MATERIAL FOR THE TASK
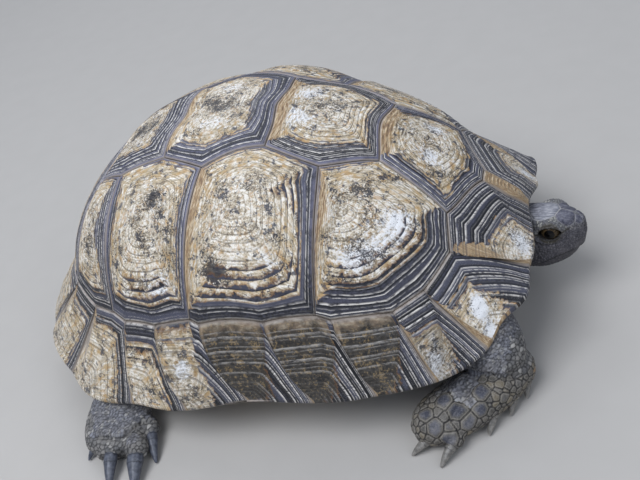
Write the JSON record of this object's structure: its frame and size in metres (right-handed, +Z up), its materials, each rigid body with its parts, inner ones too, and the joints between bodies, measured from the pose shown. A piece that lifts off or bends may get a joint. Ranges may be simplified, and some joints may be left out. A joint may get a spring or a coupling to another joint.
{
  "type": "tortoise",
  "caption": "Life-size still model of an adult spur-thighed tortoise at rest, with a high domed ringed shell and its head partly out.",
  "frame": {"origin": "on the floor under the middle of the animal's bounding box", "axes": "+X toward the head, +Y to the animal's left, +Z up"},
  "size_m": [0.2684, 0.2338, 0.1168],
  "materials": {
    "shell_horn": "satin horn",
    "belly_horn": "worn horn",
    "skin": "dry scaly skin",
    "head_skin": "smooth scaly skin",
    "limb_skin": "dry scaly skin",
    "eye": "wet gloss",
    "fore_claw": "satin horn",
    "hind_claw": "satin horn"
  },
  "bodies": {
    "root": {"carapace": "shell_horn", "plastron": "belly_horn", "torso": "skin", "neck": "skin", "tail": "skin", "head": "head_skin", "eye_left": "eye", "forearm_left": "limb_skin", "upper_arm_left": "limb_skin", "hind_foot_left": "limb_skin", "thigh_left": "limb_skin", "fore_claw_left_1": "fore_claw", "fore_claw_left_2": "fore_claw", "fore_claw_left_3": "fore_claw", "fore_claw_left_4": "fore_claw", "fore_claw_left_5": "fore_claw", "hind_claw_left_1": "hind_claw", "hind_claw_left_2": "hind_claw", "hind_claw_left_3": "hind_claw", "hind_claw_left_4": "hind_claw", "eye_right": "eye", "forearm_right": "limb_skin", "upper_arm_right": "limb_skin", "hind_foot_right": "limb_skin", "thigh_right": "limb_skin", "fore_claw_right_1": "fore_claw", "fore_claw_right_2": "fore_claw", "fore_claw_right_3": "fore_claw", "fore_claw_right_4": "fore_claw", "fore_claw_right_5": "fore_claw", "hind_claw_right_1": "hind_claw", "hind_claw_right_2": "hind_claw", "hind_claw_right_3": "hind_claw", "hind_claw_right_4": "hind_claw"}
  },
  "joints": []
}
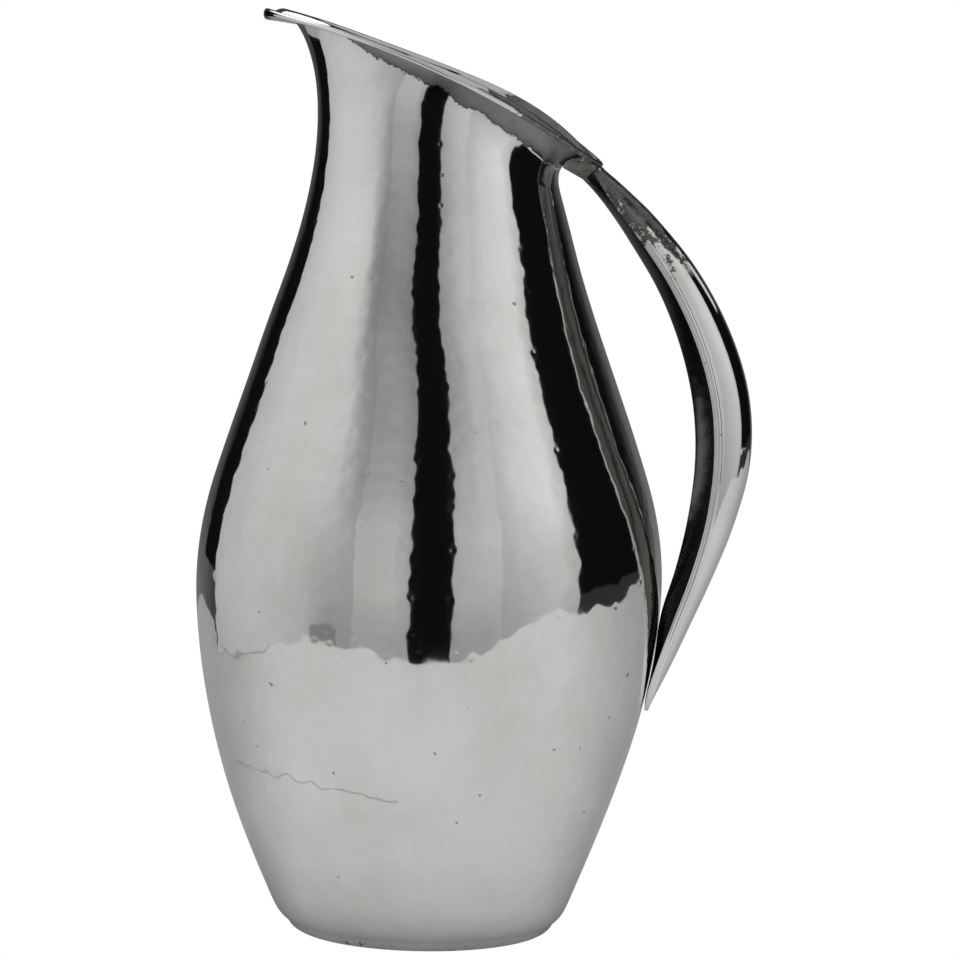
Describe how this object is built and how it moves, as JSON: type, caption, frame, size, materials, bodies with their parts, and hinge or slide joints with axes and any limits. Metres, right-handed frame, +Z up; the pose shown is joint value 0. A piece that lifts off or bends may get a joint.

WRITTEN TASK
Repeat the material above in full, quoting it exactly.

COMPLETED TASK
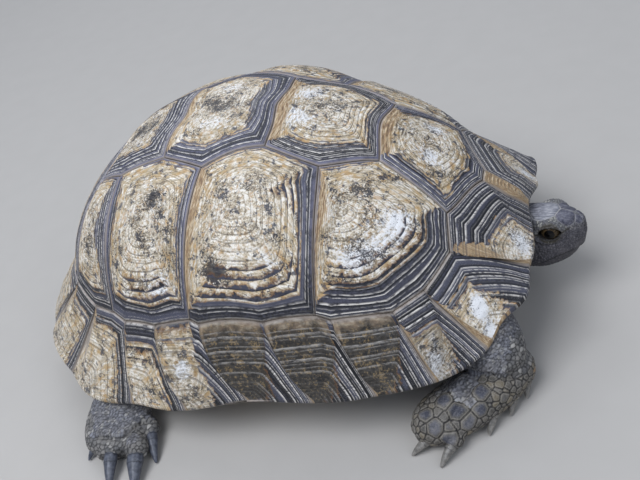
Write the JSON record of this object's structure: its frame and size in metres (right-handed, +Z up), its materials, each rigid body with its parts, inner ones too, and the joints between bodies, measured from the pose shown. A piece that lifts off or bends may get a joint. Ranges may be simplified, and some joints may be left out. A joint may get a spring or a coupling to another joint.
{
  "type": "tortoise",
  "caption": "Life-size still model of an adult spur-thighed tortoise at rest, with a high domed ringed shell and its head partly out.",
  "frame": {"origin": "on the floor under the middle of the animal's bounding box", "axes": "+X toward the head, +Y to the animal's left, +Z up"},
  "size_m": [0.2684, 0.2338, 0.1168],
  "materials": {
    "shell_horn": "satin horn",
    "belly_horn": "worn horn",
    "skin": "dry scaly skin",
    "head_skin": "smooth scaly skin",
    "limb_skin": "dry scaly skin",
    "eye": "wet gloss",
    "fore_claw": "satin horn",
    "hind_claw": "satin horn"
  },
  "bodies": {
    "root": {"carapace": "shell_horn", "plastron": "belly_horn", "torso": "skin", "neck": "skin", "tail": "skin", "head": "head_skin", "eye_left": "eye", "forearm_left": "limb_skin", "upper_arm_left": "limb_skin", "hind_foot_left": "limb_skin", "thigh_left": "limb_skin", "fore_claw_left_1": "fore_claw", "fore_claw_left_2": "fore_claw", "fore_claw_left_3": "fore_claw", "fore_claw_left_4": "fore_claw", "fore_claw_left_5": "fore_claw", "hind_claw_left_1": "hind_claw", "hind_claw_left_2": "hind_claw", "hind_claw_left_3": "hind_claw", "hind_claw_left_4": "hind_claw", "eye_right": "eye", "forearm_right": "limb_skin", "upper_arm_right": "limb_skin", "hind_foot_right": "limb_skin", "thigh_right": "limb_skin", "fore_claw_right_1": "fore_claw", "fore_claw_right_2": "fore_claw", "fore_claw_right_3": "fore_claw", "fore_claw_right_4": "fore_claw", "fore_claw_right_5": "fore_claw", "hind_claw_right_1": "hind_claw", "hind_claw_right_2": "hind_claw", "hind_claw_right_3": "hind_claw", "hind_claw_right_4": "hind_claw"}
  },
  "joints": []
}
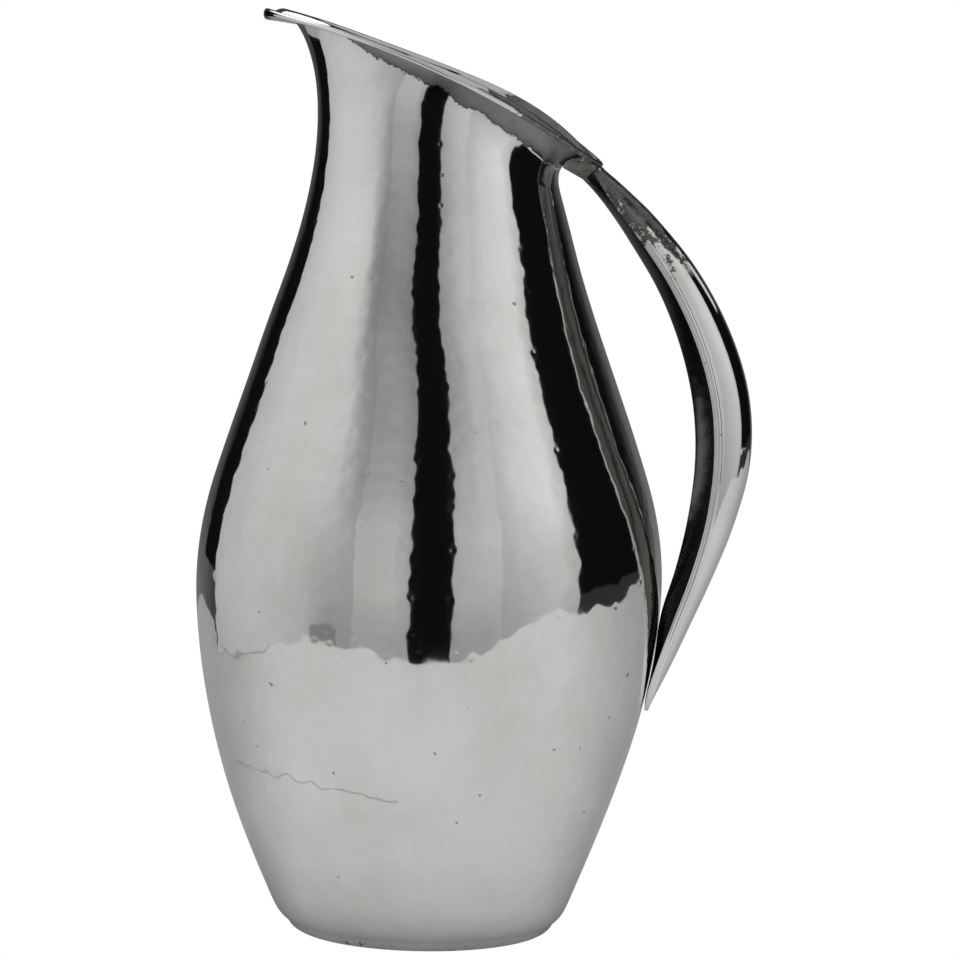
Describe how this object is built and how it moves, as JSON: type, caption, frame, size, materials, bodies with their parts, and hinge or slide joints with axes and any limits. Metres, right-handed frame, +Z up; the pose shown is joint value 0. A piece that lifts off or bends may get a joint.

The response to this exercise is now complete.